We know that there is no correlation and that the Linear Regression is not representative at all. However, we still wanted to explore if another type of regression: the Gradient Boosting method, would be more concluent. 

In [None]:
# train a gradient boosting regressor
gradboost = GradientBoostingRegressor()

In [None]:
y = fastfood_grocery["nutripoints"]
predicted_y = cross_val_predict(gradboost, X, y, cv=5)

In [None]:
# Plot the results
fig, ax = plt.subplots(figsize=(12, 8))
ax.scatter(Y, predicted_y, edgecolors=(0, 0, 0))
ax.set_xlabel('Original')
ax.set_ylabel('Predicted')
plt.show()

If the prediction was representative of the nutripoints, we should observe a diagonal line, it is not what we have at all. This means that for a certain Nutripoints value, the predicted one from the Gradient Boosting Regression is higher or smaller than the original value. 

To confirm this assumption, we compute the mean squared error and the R-squared value:

In [None]:
r2 = r2_score(Y, predicted_y)
mse = mean_squared_error(Y, predicted_y)
print(r2, mse)

The R-squared is negative. A horizontal line would actually be more representative of our regression. Furthermore, the mean squared error is very high. The regression is therefore not representative neither of our Nutripoints variable. 

## Conclusion 

As the correlation predicted it, it is not possible to find a good regression in order to predict the Nutripoints from the number of fast food of an area. Indeed, there are almost not correlated, making it difficult to have high coefficient for our regressions. 
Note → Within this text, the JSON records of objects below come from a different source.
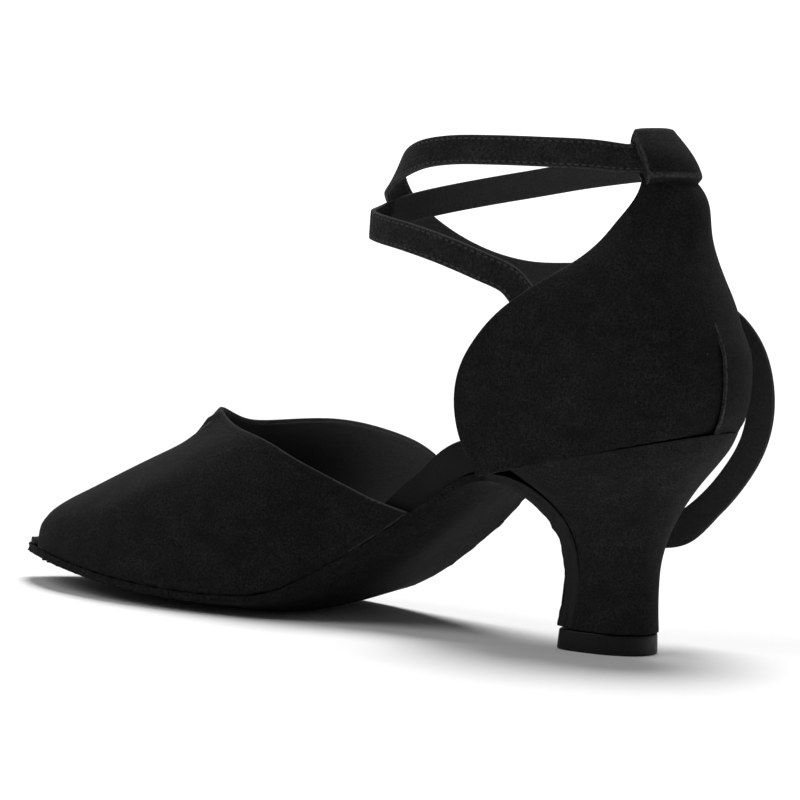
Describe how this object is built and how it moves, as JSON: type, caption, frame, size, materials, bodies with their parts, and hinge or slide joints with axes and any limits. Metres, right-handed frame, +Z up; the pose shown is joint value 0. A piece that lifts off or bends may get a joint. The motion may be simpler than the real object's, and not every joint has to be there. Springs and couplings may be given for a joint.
{
  "type": "ballroom dance shoe",
  "caption": "Right ballroom dance shoe in black suede: peep toe, open waist, high closed counter, ankle strap wound twice through a back loop, flared heel, suede sole.",
  "frame": {"origin": "on the floor, under the middle of the shoe's bounding box", "axes": "+Z up, +Y to the toe, +X to the wearer's right, which is the outer (lateral) side of this right shoe"},
  "size_m": [0.0714, 0.2286, 0.1424],
  "materials": {
    "upper_suede": "napped suede, matt",
    "sole_suede": "rough split suede, nap out",
    "insole_leather": "smooth matt lining leather",
    "heel_cover": "thin matt cover, fine nap",
    "lift_rubber": "satin rubber"
  },
  "bodies": {
    "root": {"outsole": "sole_suede", "insole": "insole_leather", "vamp": "upper_suede", "counter": "upper_suede", "back_strip": "upper_suede", "strap_loop": "upper_suede", "heel": "heel_cover", "top_lift": "lift_rubber", "ankle_strap": "upper_suede"}
  },
  "joints": []
}
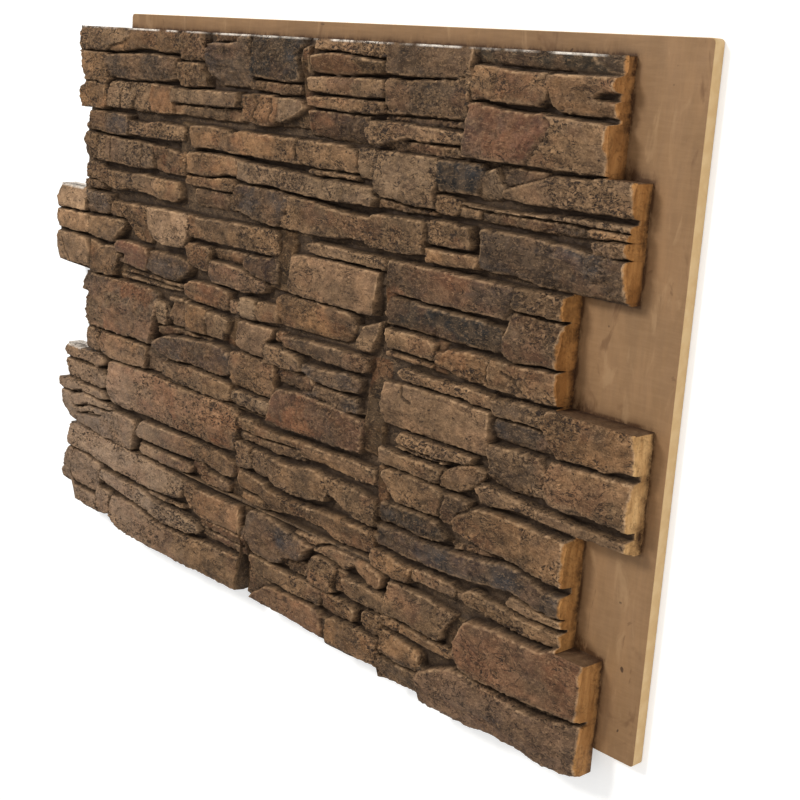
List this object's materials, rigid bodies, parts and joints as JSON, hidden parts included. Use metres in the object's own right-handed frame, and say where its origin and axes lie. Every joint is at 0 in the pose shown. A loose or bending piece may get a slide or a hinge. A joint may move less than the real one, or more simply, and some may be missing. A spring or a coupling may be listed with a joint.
{
  "type": "faux stone wall panel",
  "caption": "Moulded wall cladding panel with a stacked ledge-stone relief on a flat mounting sheet; staggered interlocking course ends and bare side and top flanges.",
  "frame": {"origin": "middle of the whole outline, in the plane of the sheet's flat back", "axes": "+X along the panel's length, towards the bare side flange; +Y up the panel's face as it hangs on a wall, towards the bare top flange; +Z out of the wall, towards the stones"},
  "size_m": [1.413, 0.9592, 0.0635],
  "materials": {
    "moulded_stone": "moulded rigid foam with a painted and washed stone texture, matte"
  },
  "bodies": {
    "root": {"stone_panel": "moulded_stone"}
  },
  "joints": []
}
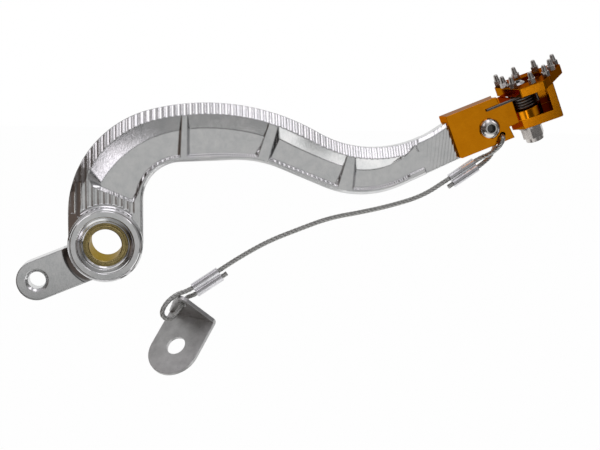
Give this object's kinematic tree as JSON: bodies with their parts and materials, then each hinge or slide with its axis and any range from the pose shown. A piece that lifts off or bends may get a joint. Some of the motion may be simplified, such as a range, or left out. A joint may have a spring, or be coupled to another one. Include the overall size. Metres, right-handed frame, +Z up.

Having the average products per area, actually, makes it difficult to have a representation of how healthy the inhabitants of an area consume. A high Nutripoint doesn't necessary mean that all the consumers of this area consume more fatty or sugary products. Furthermore, an unhealthy average product is not linked to a high number of fast-foods. However, it could be interesting to see if the richest areas have less fast-foods making the assumption that the inhabitants would prefer to go in a real restaurant.